▶ Work instructions:
Restate word for word the lines of the records below, starting at the line that contains "dish = fillet(ring, BLADE_FOOT_ROUND)" and ending at the line that contains "from typing import Any, Optional, Union", with both of those lines included and nothing else.

Dataset excerpt
▬▬▬

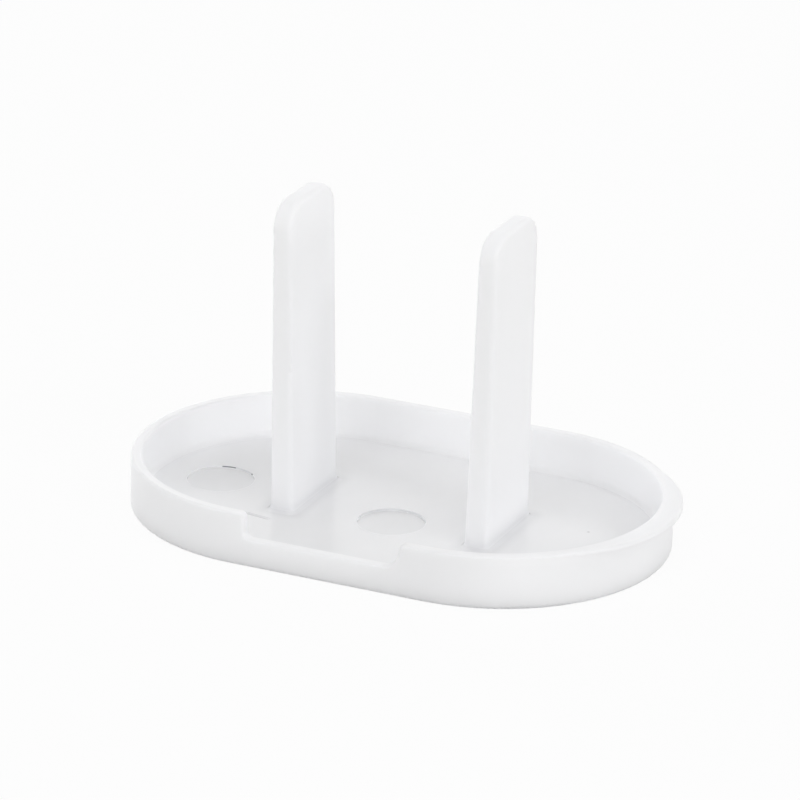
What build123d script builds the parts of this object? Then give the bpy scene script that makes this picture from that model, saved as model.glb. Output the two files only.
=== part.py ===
"""Outlet safety cover: a shallow moulded cap with two flat blades.

Millimetres. The cap stands on its underside at Z = 0 with its open side up. X runs along its length
towards the finger lip, Y across it away from the rim notch, and the origin is midway between the blades.
"""
import os
from dataclasses import dataclass
from math import sqrt

from build123d import *

# Cap: a dish with straight long sides and half-round ends
CAP_LENGTH = 33.6
CAP_WIDTH = 21.2
CAP_HEIGHT = 3.3
WALL_THICKNESS = 0.7
FLOOR_THICKNESS = 0.55
UNDERSIDE_ROUND = 0.25
FLOOR_ROUND = 0.4
RIM_ROUND = 0.18

# Blades, which enter the two straight slots of a socket and spring a little outwards
BLADE_PITCH = 12.7
BLADE_REACH = 16.55
BLADE_ROOT_THICKNESS = 1.5
BLADE_TIP_THICKNESS = 1.2
BLADE_ROOT_WIDTH = 6.4
BLADE_TIP_WIDTH = 6.2
BLADE_TIP_SPLAY = 0.25
BLADE_CORNER_ROUND = 1.7
BLADE_EDGE_ROUND = 0.3
BLADE_FOOT_ROUND = 0.35

# Notch in the rim of the front long side, for a fingernail or a coin
NOTCH_LENGTH = 9.9
NOTCH_DEPTH = 1.55
NOTCH_OFFSET = -0.25
NOTCH_CORNER_ROUND = 0.4
NOTCH_RAMP_ROUND = 1.1

# Finger lip, a crescent that stands out of the rim at one end
LIP_REACH = 0.7
LIP_SPAN = 14.1
LIP_EDGE_HEIGHT = 0.3
LIP_ROOT_HEIGHT = 0.6

# Room for a cutting block to pass a face cleanly, and the slack when edges are picked by height
CUT_CLEARANCE = 1.0
PICK_SLACK = 0.001

# Heights that follow from the sizes above
SILL_HEIGHT = CAP_HEIGHT - NOTCH_DEPTH
TIP_HEIGHT = CAP_HEIGHT + BLADE_REACH


@dataclass(frozen=True)
class RoundMark:
    """A shallow round recess that a moulding pin leaves in the floor."""

    x: float
    y: float
    diameter: float
    depth: float


CENTRE_MARK = RoundMark(x=0.2, y=-1.6, diameter=4.1, depth=0.15)
LEFT_MARK = RoundMark(x=-11.9, y=-0.15, diameter=4.1, depth=0.1)


def prism(inset: float, bottom: float, top: float) -> Part:
    """An upright solid on the cap's plan outline, moved inwards by a distance."""
    outline = SlotOverall(CAP_LENGTH - 2 * inset, CAP_WIDTH - 2 * inset)
    return extrude(Pos(Z=bottom) * outline, top - bottom)


def edges_between(solid: Part, low: float, high: float) -> ShapeList:
    """The edges of a solid that lie wholly between two heights."""
    return solid.edges().filter_by(
        lambda edge: all(low - PICK_SLACK < (edge @ t).Z < high + PICK_SLACK for t in (0, 0.5, 1))
    )


def edges_at(solid: Part, height: float) -> ShapeList:
    """The edges of a solid that lie flat at a height."""
    return edges_between(solid, height, height)


def notch_cutter() -> Part:
    """The block that cuts the notch: its lower corner towards the lip is a wide curve, the other one tight."""
    height = NOTCH_DEPTH + CUT_CLEARANCE
    depth = WALL_THICKNESS + 2 * CUT_CLEARANCE
    wall_middle = (WALL_THICKNESS - CAP_WIDTH) / 2
    block = Pos(NOTCH_OFFSET, wall_middle, SILL_HEIGHT + height / 2) * Box(NOTCH_LENGTH, depth, height)
    tight, wide = edges_at(block, SILL_HEIGHT).filter_by(Axis.Y).sort_by(Axis.X)
    block = fillet(wide, NOTCH_RAMP_ROUND)
    tight = edges_at(block, SILL_HEIGHT).filter_by(Axis.Y).sort_by(Axis.X)[0]
    return fillet(tight, NOTCH_CORNER_ROUND)


def crosses_wall(edge: Edge) -> bool:
    """Whether an edge runs through the wall, from its outer to its inner face."""
    start, end = edge @ 0, edge @ 1
    return abs(start.X - end.X) < abs(start.Y - end.Y) and edge.length < 1.1 * WALL_THICKNESS


def lip() -> Part:
    """The crescent: what a round disc with a sloping underside leaves outside the middle of the wall."""
    end_radius = CAP_WIDTH / 2
    end_centre = CAP_LENGTH / 2 - end_radius
    half_span = LIP_SPAN / 2
    crown = CAP_LENGTH / 2 + LIP_REACH
    rise = crown - end_centre - sqrt(end_radius**2 - half_span**2)
    radius = (rise**2 + half_span**2) / (2 * rise)
    section = Polyline(
        (0, CAP_HEIGHT),
        (radius, CAP_HEIGHT),
        (radius, CAP_HEIGHT - LIP_EDGE_HEIGHT),
        (radius - LIP_REACH, CAP_HEIGHT - LIP_ROOT_HEIGHT),
        (0, CAP_HEIGHT - LIP_ROOT_HEIGHT),
        close=True,
    )
    disc = revolve(Plane.XZ * make_face(section), Axis.Z)
    disc = fillet(edges_at(disc, CAP_HEIGHT), RIM_ROUND)
    return Pos(X=crown - radius) * disc - prism(WALL_THICKNESS / 2, 0, CAP_HEIGHT + CUT_CLEARANCE)


def cap() -> Part:
    """The dish: floor, wall and rim, with the rim's edges rounded all the way through the notch."""
    dish = prism(0, 0, CAP_HEIGHT)
    dish = fillet(edges_at(dish, 0), UNDERSIDE_ROUND)
    cavity = prism(WALL_THICKNESS, FLOOR_THICKNESS, CAP_HEIGHT + CUT_CLEARANCE)
    cavity = fillet(edges_at(cavity, FLOOR_THICKNESS), FLOOR_ROUND)
    dish = dish - cavity - notch_cutter()
    dish = fillet(edges_at(dish, CAP_HEIGHT).filter_by(Axis.Y), NOTCH_CORNER_ROUND)
    raised = edges_between(dish, SILL_HEIGHT, CAP_HEIGHT)
    return fillet(raised.filter_by(lambda edge: not crosses_wall(edge)), RIM_ROUND)


def blade(side: int) -> Part:
    """One blade, drafted and leaning outwards, with rounded tip corners and soft edges."""
    root = Pos(Z=FLOOR_THICKNESS) * Rectangle(BLADE_ROOT_THICKNESS, BLADE_ROOT_WIDTH)
    tip = Pos(side * BLADE_TIP_SPLAY, 0, TIP_HEIGHT) * Rectangle(BLADE_TIP_THICKNESS, BLADE_TIP_WIDTH)
    bar = loft([root, tip])
    bar = fillet(edges_at(bar, TIP_HEIGHT).filter_by(Axis.X), BLADE_CORNER_ROUND)
    sides = bar.faces().sort_by(Axis.X)
    rims = sides[0].edges() + sides[-1].edges()
    free_rims = rims.filter_by(lambda edge: edge.center().Z > FLOOR_THICKNESS + BLADE_FOOT_ROUND)
    return fillet(free_rims, BLADE_EDGE_ROUND)


def with_blades(dish: Part) -> Part:
    """The dish with both blades, each on a small fillet at its foot."""
    for side in (-1, 1):
        foot = side * BLADE_PITCH / 2
        dish = dish + Pos(X=foot) * blade(side)
        ring = edges_at(dish, FLOOR_THICKNESS)
        ring = ring.filter_by(lambda edge: abs(edge.center().X - foot) < BLADE_ROOT_THICKNESS)
        ring = ring.filter_by(lambda edge: abs(edge.center().Y) < BLADE_ROOT_WIDTH)
        dish = fillet(ring, BLADE_FOOT_ROUND)
    return dish


def mark_cutter(mark: RoundMark) -> Part:
    """The round plug that sinks a mark into the floor."""
    height = mark.depth + CUT_CLEARANCE
    bottom = FLOOR_THICKNESS - mark.depth
    return Pos(mark.x, mark.y, bottom + height / 2) * Cylinder(mark.diameter / 2, height)


def main() -> None:
    """Write the cover as one solid."""
    cover = with_blades(cap() + lip())
    cover = cover - mark_cutter(CENTRE_MARK) - mark_cutter(LEFT_MARK)
    os.makedirs("parts", exist_ok=True)
    export_step(cover, "parts/outlet_cover.step")


main()
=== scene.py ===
"""Outlet safety cover: moulded plastic finish, mould marks, studio light and camera.

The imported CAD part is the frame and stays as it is. This script dresses it in milky plastic, adds the fine
marks that its mould leaves, and sets it on a pale table in soft light. Z is up, and the origin is midway
between the blades on the cap's underside. Lengths are in metres, apart from the sizes that are said to be in
millimetres, which are multiplied by MM where they are used.
"""

import logging
import math
from dataclasses import dataclass, field, replace
from enum import Enum
from typing import Any, Optional, Union

import bmesh
import bpy
from mathutils import Matrix, Vector


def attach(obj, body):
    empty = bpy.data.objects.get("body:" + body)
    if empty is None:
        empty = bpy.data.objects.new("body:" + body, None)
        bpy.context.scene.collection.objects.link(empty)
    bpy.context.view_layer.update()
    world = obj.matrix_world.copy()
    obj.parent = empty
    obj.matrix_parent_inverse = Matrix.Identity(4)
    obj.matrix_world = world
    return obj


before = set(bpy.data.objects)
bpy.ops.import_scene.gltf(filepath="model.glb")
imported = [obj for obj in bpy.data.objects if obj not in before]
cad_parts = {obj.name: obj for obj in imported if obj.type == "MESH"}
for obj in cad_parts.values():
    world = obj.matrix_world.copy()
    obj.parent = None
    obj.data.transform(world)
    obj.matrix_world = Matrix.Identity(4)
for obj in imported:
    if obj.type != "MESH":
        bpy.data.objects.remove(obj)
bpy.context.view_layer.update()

LOG = logging.getLogger("outlet_cover")
BODY = "root"
COVER_NODE = "outlet_cover"

# One millimetre, in metres
MM = 0.001

# The floor inside the wall, in millimetres: its height, how far above it its finish reaches in full and over
# what height it then fades, half the length of its straight sides, the radius of its round ends, and over what
# width the finish fades at the wall
FLOOR_TOP = 0.55
FLOOR_REACH = FLOOR_TOP + 0.1
FLOOR_FADE = 0.1
FLOOR_STRAIGHT = 6.2
FLOOR_RADIUS = 9.6
FLOOR_EDGE_FADE = 0.2

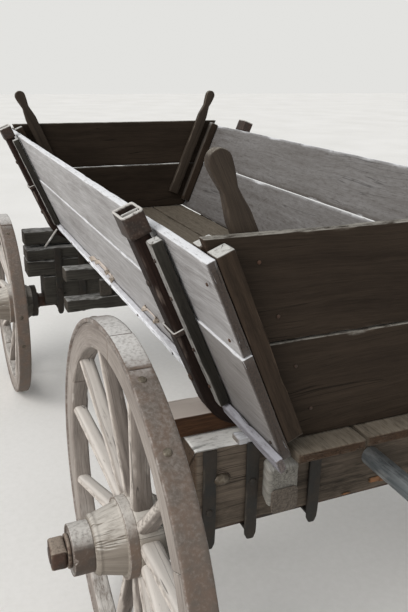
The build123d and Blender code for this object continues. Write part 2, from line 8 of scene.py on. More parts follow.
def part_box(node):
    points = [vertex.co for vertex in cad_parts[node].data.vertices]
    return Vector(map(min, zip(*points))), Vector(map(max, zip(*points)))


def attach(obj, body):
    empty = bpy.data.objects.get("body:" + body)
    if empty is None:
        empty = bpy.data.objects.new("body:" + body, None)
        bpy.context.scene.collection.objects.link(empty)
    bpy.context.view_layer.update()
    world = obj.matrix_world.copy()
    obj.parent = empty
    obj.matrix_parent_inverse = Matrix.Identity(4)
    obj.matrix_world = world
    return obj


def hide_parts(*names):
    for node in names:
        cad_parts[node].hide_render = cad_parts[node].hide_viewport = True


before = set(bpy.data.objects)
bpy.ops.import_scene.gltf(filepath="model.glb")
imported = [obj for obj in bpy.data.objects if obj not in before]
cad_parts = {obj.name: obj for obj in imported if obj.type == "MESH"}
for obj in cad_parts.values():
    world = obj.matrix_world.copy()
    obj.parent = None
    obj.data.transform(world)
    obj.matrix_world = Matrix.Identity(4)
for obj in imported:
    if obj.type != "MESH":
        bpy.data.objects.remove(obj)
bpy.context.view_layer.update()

join = np.concatenate
AHEAD, LEFT, UP = (1, 0, 0), (0, 1, 0), (0, 0, 1)
TURN = 2 * pi


def middle_x(node):
    """Middle of a CAD node along X."""
    low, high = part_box(node)
    return float((low[0] + high[0]) / 2)


# Sizes of the wagon in metres, as in the CAD model
REAR_X = middle_x("rear_axle_bar")
FRONT_X = middle_x("front_axle_bar")
REAR_R = 0.5
FRONT_R = 0.42
WHEEL_PLANE = 0.626
TYRE_WIDTH = 0.052
TYRE_THICK = 0.01
FELLOE_WIDTH = 0.048
FELLOE_DEPTH = 0.06
FELLOE_GAP = 0.0016
SPOKE_FOOT = 0.083
SPOKE_DISH = 0.036
BOLSTER_TOP = 0.76
SIDE_FOOT = 0.362
SIDE_THICK = 0.025
SIDE_RUN = 0.178
SIDE_RISE = 0.43
LEAN = atan2(SIDE_RUN, SIDE_RISE)
SLANT = hypot(SIDE_RUN, SIDE_RISE)
COS_LEAN = SIDE_RISE / SLANT
SIN_LEAN = SIDE_RUN / SLANT
TAN_LEAN = SIDE_RUN / SIDE_RISE
JOINT = SLANT * (1 - 0.434)
FLOOR_THICK = 0.025
FLOOR_GAP = 0.006
FLOOR_TOP = BOLSTER_TOP + FLOOR_THICK
BOX_REAR, BOX_FRONT = (float(corner[0]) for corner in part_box("left_upper_board"))
END_INSET = 0.046
END_THICK = 0.026
END_JOINT = FLOOR_TOP + 0.221
END_TOP = FLOOR_TOP + 0.437
HANDLE_THICK = 0.024
HANDLE_RISE = 0.111
REAR_STAKE_X = REAR_X + 0.05
FRONT_STAKE_X = FRONT_X + 0.005
STAKE_OUT = 0.047
STAKE_BEND = 0.125
STAKE_TOP = SLANT + 0.02
STAKES = [(index, x, side) for index, x in enumerate((REAR_STAKE_X, FRONT_STAKE_X)) for side in (1, -1)]
REACH_Z = 0.59
PIN_X = middle_x("pole_pin")
POLE_LENGTH = 2.65
POLE_BEHIND = 0.048
POLE_TIP = 0.034


def lattice(ix, iy, iz, seed):
    """Repeatable value from -1 to 1 at each whole-number point."""
    ix, iy, iz = (part.astype(np.int64) for part in (ix, iy, iz))
    n = (ix * 73856093) ^ (iy * 19349663) ^ (iz * 83492791)
    n = (n ^ (seed * 2654435761)) & 0xffffffff
    n = ((n ^ (n >> 15)) * 2246822519) & 0xffffffff
    n = ((n ^ (n >> 13)) * 1266489917) & 0xffffffff
    n = n ^ (n >> 16)
    return n / 2147483647.5 - 1


def noise(x, y, z, seed=1):
    """Smooth value noise from -1 to 1."""
    x, y, z = np.broadcast_arrays(x, y, z)
    fx, fy, fz = np.floor(x), np.floor(y), np.floor(z)
    tx, ty, tz = x - fx, y - fy, z - fz
    tx, ty, tz = (t * t * (3 - 2 * t) for t in (tx, ty, tz))
    total = 0
    for dx in (0, 1):
        wx = tx if dx else 1 - tx
        for dy in (0, 1):
            wy = ty if dy else 1 - ty
            for dz in (0, 1):
                wz = tz if dz else 1 - tz
                total = total + wx * wy * wz * lattice(fx + dx, fy + dy, fz + dz, seed)
    return total


def layered(x, y, z, seed=1):
    """Three layers of noise."""
    return (noise(x, y, z, seed) + 0.5 * noise(2 * x, 2 * y, 2 * z, seed + 1)
            + 0.25 * noise(4 * x, 4 * y, 4 * z, seed + 2)) / 1.5


def unit(v):
    v = np.asarray(v, float)
    return v / np.linalg.norm(v)


def outline(across, through, turns=3):
    """A rounded bar's outline: places on its flats, outward normals, and nearness to a corner."""
    rows = []
    corners = ((-1, 1), (1, 1), (1, -1), (-1, -1))
    normals = ((0, 1), (1, 0), (0, -1), (-1, 0))
    for index, parts in enumerate((across, through, across, through)):
        start, finish = corners[index], corners[(index + 1) % 4]
        normal, after = normals[index], normals[(index + 1) % 4]
        for step in range(parts + 1):
            t = step / parts
            near = 0.7 if step in (0, parts) else (0.21 if step in (1, parts - 1) and parts > 3 else 0)
            rows.append((start[0] + (finish[0] - start[0]) * t, start[1] + (finish[1] - start[1]) * t,
                         *normal, near))
        for turn in range(1, turns):
            angle = pi / 2 * turn / turns
            rows.append((*finish, normal[0] * cos(angle) + after[0] * sin(angle),
                         normal[1] * cos(angle) + after[1] * sin(angle), 1))
    return [np.array(column) for column in zip(*rows)]


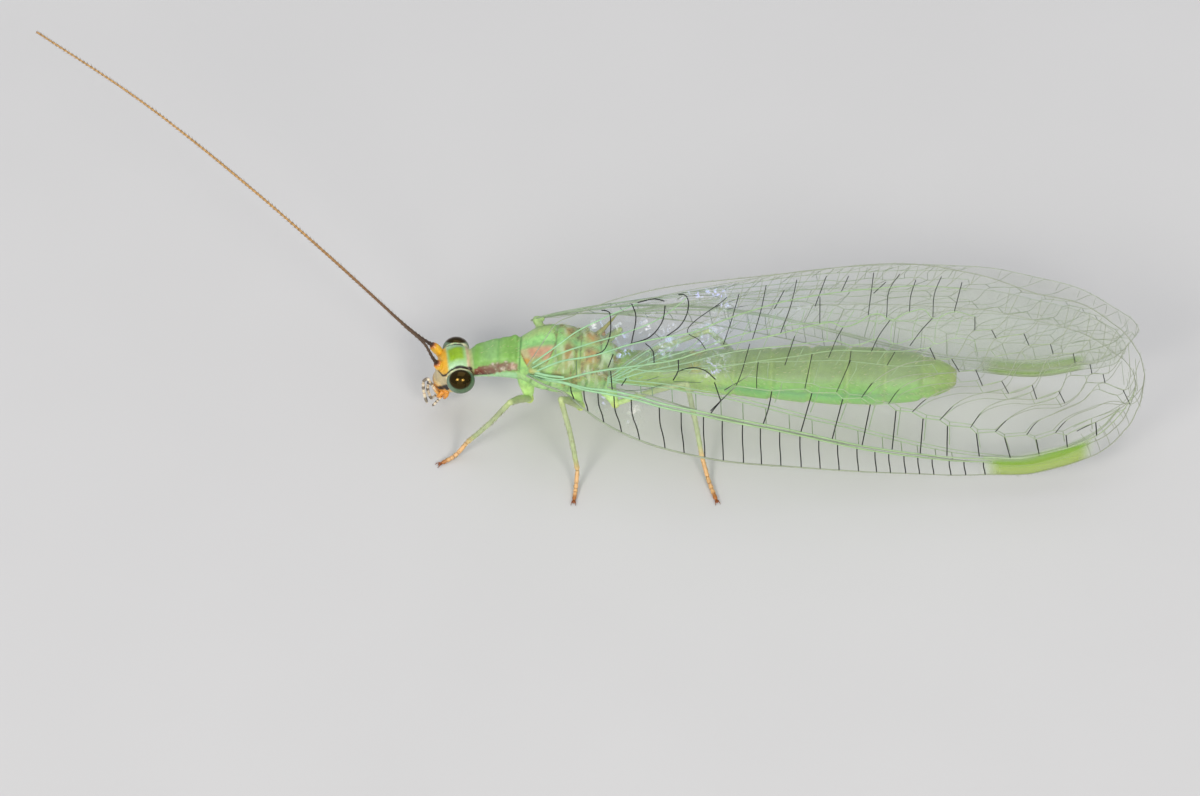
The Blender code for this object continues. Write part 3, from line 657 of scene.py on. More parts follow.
class Bench:
    BODY = "root"

    def __init__(self) -> None:
        low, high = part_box("abdomen")
        self.shift = np.array((low.x / MM - ABDOMEN_FRONT, (low.y + high.y) / 2 / MM, 0.0))
        self.materials: dict[str, bpy.types.Material] = {}
        self.faces = 0

    def material(self, finish: Any) -> bpy.types.Material:
        """The finish's material, made once."""
        if finish.name not in self.materials:
            self.materials[finish.name] = finish.material()
        return self.materials[finish.name]

    def piece(self, name: str, mesh: bpy.types.Mesh, finish: Any,
              nodes: Sequence[str] = ()) -> bpy.types.Object:
        """Makes a mesh drawn in millimetres a piece of the model.

        Args:
            name: the piece's name.
            mesh: its mesh, in the insect's frame.
            finish: its finish.
            nodes: the solids that it stands for.

        Returns:
            The piece.
        """
        move_to(mesh, (places_of(mesh) + self.shift) * MM)
        mesh.name = name
        mesh.materials.clear()
        mesh.materials.append(self.material(finish))
        mesh.shade_smooth()
        obj = on_table(name, mesh)
        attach(obj, self.BODY)
        if nodes:
            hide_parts(*nodes)
        triangles = sum(len(polygon.vertices) - 2 for polygon in mesh.polygons)
        self.faces += triangles
        LOG.info("%s: %d triangles", name, triangles)
        return obj


# Repeating things, by Geometry Nodes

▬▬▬

▶ Result for this exercise:
        dish = fillet(ring, BLADE_FOOT_ROUND)
    return dish


def mark_cutter(mark: RoundMark) -> Part:
    """The round plug that sinks a mark into the floor."""
    height = mark.depth + CUT_CLEARANCE
    bottom = FLOOR_THICKNESS - mark.depth
    return Pos(mark.x, mark.y, bottom + height / 2) * Cylinder(mark.diameter / 2, height)


def main() -> None:
    """Write the cover as one solid."""
    cover = with_blades(cap() + lip())
    cover = cover - mark_cutter(CENTRE_MARK) - mark_cutter(LEFT_MARK)
    os.makedirs("parts", exist_ok=True)
    export_step(cover, "parts/outlet_cover.step")


main()
=== scene.py ===
"""Outlet safety cover: moulded plastic finish, mould marks, studio light and camera.

The imported CAD part is the frame and stays as it is. This script dresses it in milky plastic, adds the fine
marks that its mould leaves, and sets it on a pale table in soft light. Z is up, and the origin is midway
between the blades on the cap's underside. Lengths are in metres, apart from the sizes that are said to be in
millimetres, which are multiplied by MM where they are used.
"""

import logging
import math
from dataclasses import dataclass, field, replace
from enum import Enum
from typing import Any, Optional, Union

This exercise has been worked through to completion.